Coooperation for Diversification: The Origin and Partnership Selection of China and Japan's Preferential Trade Agreements in East Asia
Guanyi Leu , , USA

This paper provides an alternative, “diversification explanation,” for policy shift by East Asian States toward intra-regional Preferential Trade Agreements (PTAs). The analysis will center on two pairs of intra-regional PTAs: China-ASEAN and Japan-ASEAN PTAs. The diversification argument consistently and dynamically elucidates the systemic rise of PTAs across East Asia and the variation of partner selection within East Asia. First, it explains the general incentive of East Asian states to diversify trade dependence, particularly export dependence on extra-regional markets toward the East Asian intra-regional market. Given the function of PTAs for trade diversion and reversing current trade diversion, PTAs aim to diversify signatories’ preexisting trade and investment patterns and to avoid overdependence on narrow sources of imports and exports. Second, it explains the patterns of partner selection among East Asian states. It specifies that neighbor states with declining or insignificant economic ties may share mutual need to diversify and expand the scope of economic ties with each other, which encourages them to choose each other as priority partners and to finalize agreements. The studied cases reveal the above logic. ASEAN, China and Japan have all intended to strengthen their ties inward to East Asia. The Japan-ASEAN PTA reinforces decreasing ties on trade, investment and ODA, while reducing Japan’s increasing trade dependence on China and ASEAN’s decreasing attraction of FDI to China. The China-ASEAN PTA facilitates and expands the scope of trade and investment among the two sides, since their economic ties have been the least developed, relatively, within East Asia.

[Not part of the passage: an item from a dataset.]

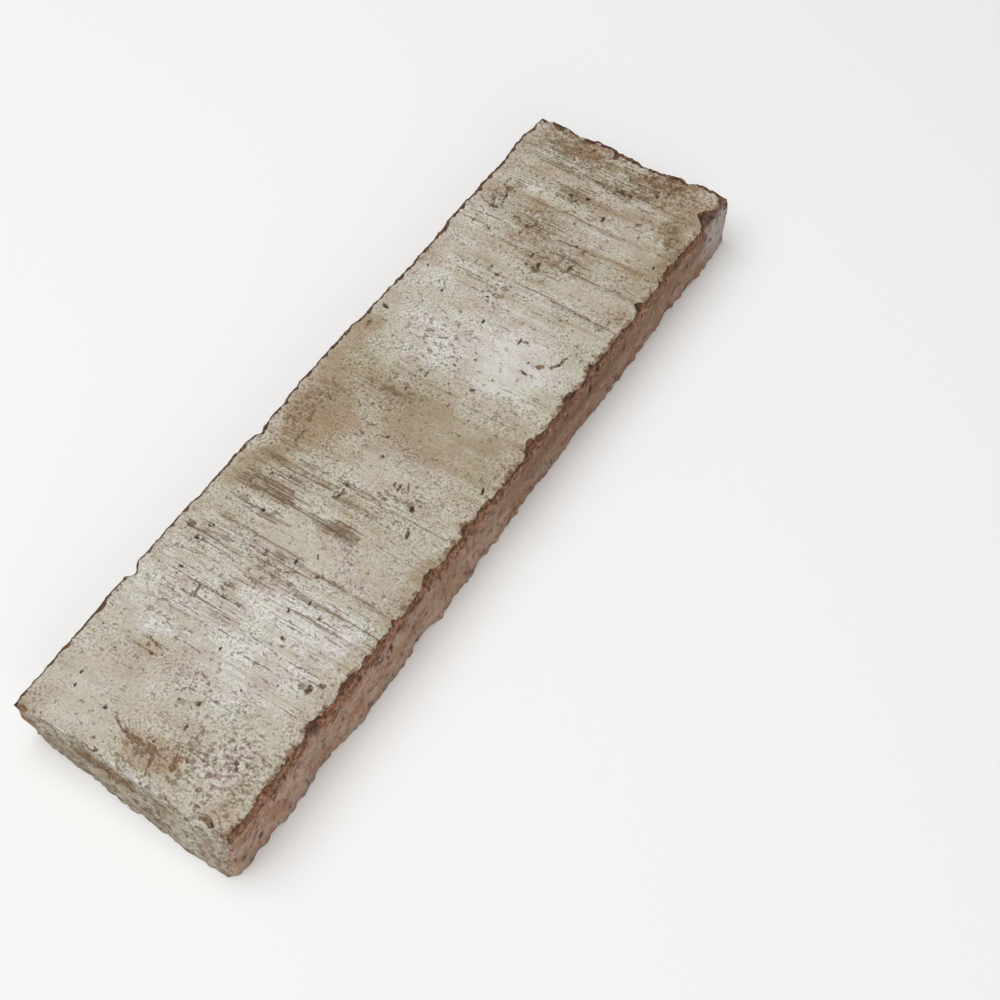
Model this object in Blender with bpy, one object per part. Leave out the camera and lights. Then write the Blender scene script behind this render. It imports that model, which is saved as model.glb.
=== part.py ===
"""A brick slip: one thin piece of fired clay with a pale coat dragged over its face.

The script models it in metres, +Z up. X runs along the brick and Y across it. The flat back, which is bonded
to the wall, lies on z = 0 and the coated face looks up. Near and far are the ends towards -X and +X, right and
left are the long sides towards -Y and +Y.
"""

import math

import bmesh
import bpy

MM = 0.001

# Driving sizes, in millimetres.
FACE_LENGTH = 191.5
FACE_WIDTH = 53.4
THICKNESS = 15.9
TOE = 2.9  # how far the near end leans out at its foot, in the right corner
FOOT_SPREAD = 1.0  # how far the foot of the right side stands out in the near half
BROKEN_ARRIS = 0.5  # the worn edge all round the face
TORN_BAND = 2.4  # height of the rough band under the right arris
TORN_DEPTH = 0.35
FACE_WAVES = 0.45  # the face's gentle highs and lows
END_HOLLOW = 0.6  # depth of the drag mark across the near end
END_MARK_BELOW = 2.5  # how far under the face the drag mark starts, in the left corner
END_MARK_FALL = 4.5  # and how much further it drops by the right corner
END_MARK_HALF = 4.2  # half its height
CORNER_LIP = 0.9  # how far the near end bulges in its left corner
LIP_HEIGHT = 10.5  # where that bulge is fullest, and how far it runs up and down from there
LIP_HALF = 9.5
FAR_BELLY = 0.9  # how far the far end bulges in its right corner
BELLY_HEIGHT = 8.0
BELLY_HALF = 10.0
CORNER_ROUND = 1.4  # how much of the upright near right corner is rounded off
REACH = 9.0  # an edge's offset dies out this far into the brick
PANEL = 2.2  # longest panel side of the mesh on the face
SIDE_PANEL = 3.2  # and down the sides

# Marks on an edge: place along the edge from the brick's middle, half width, and how far it stands out
# (minus where it is bitten in), in millimetres.
RIGHT_ARRIS_MARKS = (
    (-69.1, 2.6, -1.1),
    (-57.5, 3.4, -0.4),
    (-28.5, 3.2, -0.7),
    (-15.2, 2.4, -1.6),
    (-10.2, 2.6, -0.6),
    (9.5, 3.4, -0.9),
    (25.4, 3.8, -1.0),
    (34.3, 2.6, -0.7),
    (56.0, 2.2, -0.9),
    (73.5, 6.0, -0.6),
    (87.7, 3.6, -1.9),
    (94.1, 3.0, -0.8),
)
RIGHT_FOOT_MARKS = (
    (-97.0, 3.0, -0.6),
    (-82.5, 3.0, 0.6),
    (-68.5, 8.5, -1.0),
    (-57.0, 3.2, 0.5),
    (-35.0, 5.5, -0.9),
    (-27.5, 4.0, 0.4),
    (-18.5, 6.5, 0.4),
    (-3.0, 8.0, 0.3),
    (68.5, 11.0, -0.7),
    (97.0, 6.0, -0.8),
)
LEFT_ARRIS_MARKS = (
    (-90.0, 16.0, 0.3),
    (-72.0, 14.0, 0.5),
    (-60.5, 1.9, -1.4),
    (-49.0, 24.0, 1.1),
    (-26.0, 12.0, 0.9),
    (-18.0, 1.8, -0.9),
    (-9.5, 1.5, -0.4),
    (6.0, 30.0, 0.9),
    (59.0, 10.0, 0.6),
    (72.0, 8.0, 0.3),
    (88.0, 9.0, 0.7),
)
FAR_ARRIS_MARKS = (
    (26.7, 2.5, 0.7),
    (20.0, 7.0, 1.1),
    (12.5, 3.0, 0.8),
    (6.0, 9.0, 0.5),
    (-5.5, 5.5, -0.7),
    (-12.5, 4.0, 0.9),
    (-16.0, 1.8, -0.5),
    (-20.0, 8.0, 1.0),
)
NEAR_ARRIS_MARKS = (
    (24.5, 3.5, 0.6),
    (-20.5, 3.0, -0.8),
    (4.0, 9.0, -0.3),
)

# Channels that the drag left across the face: place along the brick, half width, depth, and the two places
# across the brick between which it runs.
DRAG_CHANNELS = (
    (-59.0, 1.3, 0.30, 6.0, 24.0),
    (-40.8, 1.0, 0.40, -27.0, 20.0),
    (-28.6, 2.6, 0.50, -8.0, 26.0),
    (-22.0, 1.2, 0.30, -8.0, 16.0),
    (6.3, 1.3, 0.30, 2.0, 16.0),
    (46.3, 0.9, 0.40, -27.0, 8.0),
    (56.4, 0.9, 0.35, -27.0, -7.0),
    (72.0, 1.4, 0.35, -17.0, 16.0),
    (85.0, 1.6, 0.40, -22.0, 18.0),
)

# Pits that are wide enough to count as shape: place along, place across, radius, depth.
PITS = (
    (-95.0, -20.6, 1.5, 0.9),
    (-63.0, -20.6, 1.8, 0.8),
    (-18.0, -13.7, 1.4, 0.7),
    (19.5, 24.0, 1.5, 0.6),
    (25.0, 24.3, 1.2, 0.9),
    (29.5, -17.5, 2.6, 0.6),
)


def clear_scene():
    for thing in list(bpy.data.objects):
        bpy.data.objects.remove(thing, do_unlink=True)


def bump(offset, half):
    """A smooth hump: 1 where offset is 0, down to 0 at half a width away, (1 - (offset / half)^2)^2."""
    inside = max(0.0, 1.0 - (offset / half) ** 2)
    return inside * inside


def fade(distance, reach):
    """1 at no distance, easing to 0 at the reach."""
    t = min(1.0, max(0.0, distance / reach))
    return 1.0 - t * t * (3.0 - 2.0 * t)


def wander(place, longest, start):
    """An uneven line between -1 and 1: three sine waves whose lengths don't fit into one another."""
    turn = 2.0 * math.pi * place / longest
    return (
        0.55 * math.sin(turn + start)
        + 0.30 * math.sin(2.31 * turn + 1.7 * start)
        + 0.15 * math.sin(4.77 * turn + 2.9 * start)
    )


def marks_at(place, marks):
    return sum(out * bump(place - middle, half) for middle, half, out in marks)


def stations(low, high, longest, extra=()):
    """Even cuts from low to high, no further apart than longest, moved aside where an extra cut is wanted."""
    count = max(2, math.ceil((high - low) / longest))
    even = [low + (high - low) * i / count for i in range(1, count)]
    wanted = sorted(place for place in extra if low < place < high)
    kept = [place for place in even if all(abs(place - other) > 0.3 * longest for other in wanted)]
    return sorted(kept + wanted)


def near_out(across, height):
    """How far the near end stands out.

    It leans out by TOE * (1 - r^1.6) * (1 - h)^0.8, where r is the share of the width from the right corner and
    h the share of the height, so most at the foot of the right corner. A lip, the marks of the arris and the
    hollow of the drag mark are added to that.
    """
    up = height / THICKNESS
    from_right = min(1.0, max(0.0, across / FACE_WIDTH + 0.5))
    lean = TOE * (1.0 - from_right**1.6) * (1.0 - up) ** 0.8
    lip = CORNER_LIP * bump(height - LIP_HEIGHT, LIP_HALF) * fade(FACE_WIDTH / 2 - across, 7.0)
    arris = marks_at(across, NEAR_ARRIS_MARKS) * up**3
    # The drag mark starts at the left corner of the face and drops towards the right.
    mark_height = THICKNESS - END_MARK_BELOW - END_MARK_FALL * (1.0 - from_right)
    hollow = END_HOLLOW * bump(height - mark_height, END_MARK_HALF) * fade(-across - FACE_WIDTH / 4, 12.0)
    return lean + lip + arris - hollow + 0.25 * wander(across, 17.0, 0.8)


def far_out(across, height):
    """The far end: its ragged arris, which fades towards the foot, and a belly in the right corner."""
    up = height / THICKNESS
    belly = FAR_BELLY * bump(height - BELLY_HEIGHT, BELLY_HALF) * fade(across + FACE_WIDTH / 2, 14.0)
    arris = marks_at(across, FAR_ARRIS_MARKS) * (0.35 + 0.65 * up)
    return arris + belly + 0.2 * wander(across + 5.0 * up, 13.0, 2.1)


def left_out(along, height):
    """The left side: its notched arris, whose marks fade towards the foot, and a slight wander."""
    up = height / THICKNESS
    marks = marks_at(along, LEFT_ARRIS_MARKS) * (0.3 + 0.7 * up)
    return marks + 0.18 * wander(along + 9.0 * up, 19.0, 1.2)


def right_out(along, height):
    """The right side: spread at the foot, a rough torn band under the arris, and bites in the arris itself."""
    up = height / THICKNESS
    spread = FOOT_SPREAD * bump(along + 0.3 * FACE_LENGTH, 0.33 * FACE_LENGTH)
    foot = spread + marks_at(along, RIGHT_FOOT_MARKS)
    bites = marks_at(along, RIGHT_ARRIS_MARKS) * fade(THICKNESS - height, 2.2 * TORN_BAND)
    torn = TORN_DEPTH * fade(THICKNESS - height, TORN_BAND) * (0.6 + 0.4 * wander(along, 11.0, 0.4))
    return foot * (1.0 - up) + bites - torn + 0.15 * wander(along + 14.0 * up, 23.0, 2.7)


def face_drop(along, across):
    """How far the face lies under its highest level: waves, drag channels, pits and the broken arris."""
    waves = 0.5 * FACE_WAVES * (1.0 + wander(along + 0.3 * across, 71.0, 0.9) * wander(across, 63.0, 1.9))
    channels = 0.0
    for middle, half, depth, right_end, left_end in DRAG_CHANNELS:
        run = fade(right_end - across, 4.0) * fade(across - left_end, 4.0)
        channels += depth * bump(along - middle, half) * run
    pits = sum(
        depth * bump(math.hypot(along - x, across - y), radius) for x, y, radius, depth in PITS
    )
    to_edge = min(FACE_LENGTH / 2 - abs(along), FACE_WIDTH / 2 - abs(across))
    arris = BROKEN_ARRIS * fade(to_edge, 2.0 * BROKEN_ARRIS) * (1.0 + 0.35 * wander(along + across, 8.5, 0.2))
    return waves + channels + pits + arris


def channel_cuts():
    """Each channel gets a cut along its bottom and one along either shoulder."""
    return [middle + side * half for middle, half, *_ in DRAG_CHANNELS for side in (-1, 0, 1)]


def cut_block():
    """A block of the driving sizes, cut by planes into the panels that the shape functions then move."""
    block = bmesh.new()
    bmesh.ops.create_cube(block, size=1.0)
    bmesh.ops.scale(block, vec=(FACE_LENGTH, FACE_WIDTH, THICKNESS), verts=block.verts)
    bmesh.ops.translate(block, vec=(0.0, 0.0, THICKNESS / 2), verts=block.verts)
    half_length, half_width = FACE_LENGTH / 2, FACE_WIDTH / 2
    arris_cut = 2.0 * BROKEN_ARRIS
    along = stations(-half_length, half_length, PANEL, (arris_cut - half_length, half_length - arris_cut))
    along = sorted(set(along) | set(channel_cuts()))
    along = [x for i, x in enumerate(along) if i == 0 or x - along[i - 1] > 0.15]
    across = stations(-half_width, half_width, PANEL, (arris_cut - half_width, half_width - arris_cut))
    up = stations(0.0, THICKNESS, SIDE_PANEL, (THICKNESS - TORN_BAND, THICKNESS - arris_cut))
    cuts = [((x, 0, 0), (1, 0, 0)) for x in along]
    cuts += [((0, y, 0), (0, 1, 0)) for y in across]
    cuts += [((0, 0, z), (0, 0, 1)) for z in up]
    for point, normal in cuts:
        panels = block.verts[:] + block.edges[:] + block.faces[:]
        bmesh.ops.bisect_plane(block, geom=panels, dist=0.001, plane_co=point, plane_no=normal)
    return block


def shape_block(block):
    """Moves every corner of every panel by the shape functions."""
    for vert in block.verts:
        x, y, z = vert.co
        from_near, from_right = x + FACE_LENGTH / 2, y + FACE_WIDTH / 2
        corner = 0.5 * max(0.0, CORNER_ROUND - from_near - from_right)
        near = near_out(y, z) * fade(from_near, REACH) - corner
        far = far_out(y, z) * fade(FACE_LENGTH / 2 - x, REACH)
        right = right_out(x, z) * fade(from_right, REACH) - corner
        left = left_out(x, z) * fade(FACE_WIDTH / 2 - y, REACH)
        drop = face_drop(x, y) * (z / THICKNESS) ** 2
        vert.co = (x + far - near, y + left - right, z - drop)


def settle(block):
    """Centres the box of the finished shape on the origin and turns millimetres to metres."""
    xs = [vert.co.x for vert in block.verts]
    ys = [vert.co.y for vert in block.verts]
    middle = (-(min(xs) + max(xs)) / 2, -(min(ys) + max(ys)) / 2, 0.0)
    bmesh.ops.translate(block, vec=middle, verts=block.verts)
    bmesh.ops.scale(block, vec=(MM, MM, MM), verts=block.verts)


def coated_clay():
    """Fired clay under a thin, dull, grey-buff coat."""
    material = bpy.data.materials.new("coated_fired_clay")
    material.use_nodes = True
    shader = material.node_tree.nodes["Principled BSDF"]
    shader.inputs["Base Color"].default_value = (0.56, 0.50, 0.42, 1.0)
    shader.inputs["Roughness"].default_value = 0.9
    shader.inputs["Metallic"].default_value = 0.0
    return material


def brick_slip():
    block = cut_block()
    shape_block(block)
    settle(block)
    mesh = bpy.data.meshes.new("brick_slip")
    block.to_mesh(mesh)
    block.free()
    mesh.materials.append(coated_clay())
    slip = bpy.data.objects.new("brick_slip", mesh)
    bpy.context.collection.objects.link(slip)
    return slip


clear_scene()
brick_slip()
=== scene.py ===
"""Looks for a brick slip: thin fired clay with a pale slurry coat that was dragged across its face.

The slip's block is measured in millimetres from the middle of its face: along it (x, far end positive),
across it (y, left side positive) and up from its flat back (z). The mesh is written in metres in the frame of
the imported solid. In the formulas, the second number of a fade or bump is its reach, and those of a cloud are
its cell, its seed and its layers.
"""

import functools
import math

import bpy
import numpy as np
from mathutils import Matrix, Vector


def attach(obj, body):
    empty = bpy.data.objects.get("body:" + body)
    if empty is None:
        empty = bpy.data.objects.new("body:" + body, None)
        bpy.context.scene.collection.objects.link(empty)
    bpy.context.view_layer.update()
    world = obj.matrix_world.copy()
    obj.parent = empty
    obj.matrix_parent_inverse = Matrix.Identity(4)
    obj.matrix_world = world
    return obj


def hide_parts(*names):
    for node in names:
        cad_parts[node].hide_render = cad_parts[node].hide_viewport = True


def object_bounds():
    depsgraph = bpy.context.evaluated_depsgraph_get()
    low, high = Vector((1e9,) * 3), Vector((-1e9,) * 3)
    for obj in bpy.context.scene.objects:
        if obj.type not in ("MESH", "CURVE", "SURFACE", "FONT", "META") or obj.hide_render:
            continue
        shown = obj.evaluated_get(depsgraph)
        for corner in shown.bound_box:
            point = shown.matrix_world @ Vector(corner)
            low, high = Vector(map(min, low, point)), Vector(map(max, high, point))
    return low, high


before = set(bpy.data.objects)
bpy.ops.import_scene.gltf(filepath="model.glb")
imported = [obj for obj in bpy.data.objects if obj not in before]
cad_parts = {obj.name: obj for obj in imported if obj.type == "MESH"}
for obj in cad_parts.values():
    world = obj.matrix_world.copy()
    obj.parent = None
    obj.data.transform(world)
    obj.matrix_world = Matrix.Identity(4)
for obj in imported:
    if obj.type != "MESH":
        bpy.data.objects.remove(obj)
cad_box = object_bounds()
NODE = "brick_slip"
MM = 0.001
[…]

Chinese and Japanese Investment in Southeast Asia: Case Studies in Vietnam, the Philippines, Thailand, and Indonesia
Eric Harwit, University of Hawaii, Manoa, USA

This paper examines recent trends in China and Japanese trade and investment strategies and policies toward some of the major nations of Southeast Asia. While Japan has been an active economic participant in the region for more than half a century, China’s ties to the region have only become meaningful in the past 20 years. The paper looks at the evolving dynamics as both major East Asian nations deepen their ties to their neighbors to the south. China and Japan have had different and evolving reasons for growing economic ties to Southeast Asia. For Japan, there were early interests in raw materials, low-wage labor, and potential new markets. Chinese leaders seem to see the nations in similar terms, but growing nationalism in the PRC fuels pressure to extend economic power to neighboring countries. In response to China’s rise, the target nations have come to represent, for Japan, an alternative to Japan’s growing economic interdependence with the PRC. This essay uses several months of interview data with Chinese and Japanese corporations and government officials in Vietnam, the Philippines, Thailand and Indonesia to assess the current development of the East Asian nations’ economic presence in the region. How do Chinese and Japanese resident in the region see their roles? How do their goals and motivations mesh or differ from those of their home governments? This paper uses this empirical data to assess the current status and possible future evolution of Chinese and Japanese trade and investment policies in key Southeast Asian nations.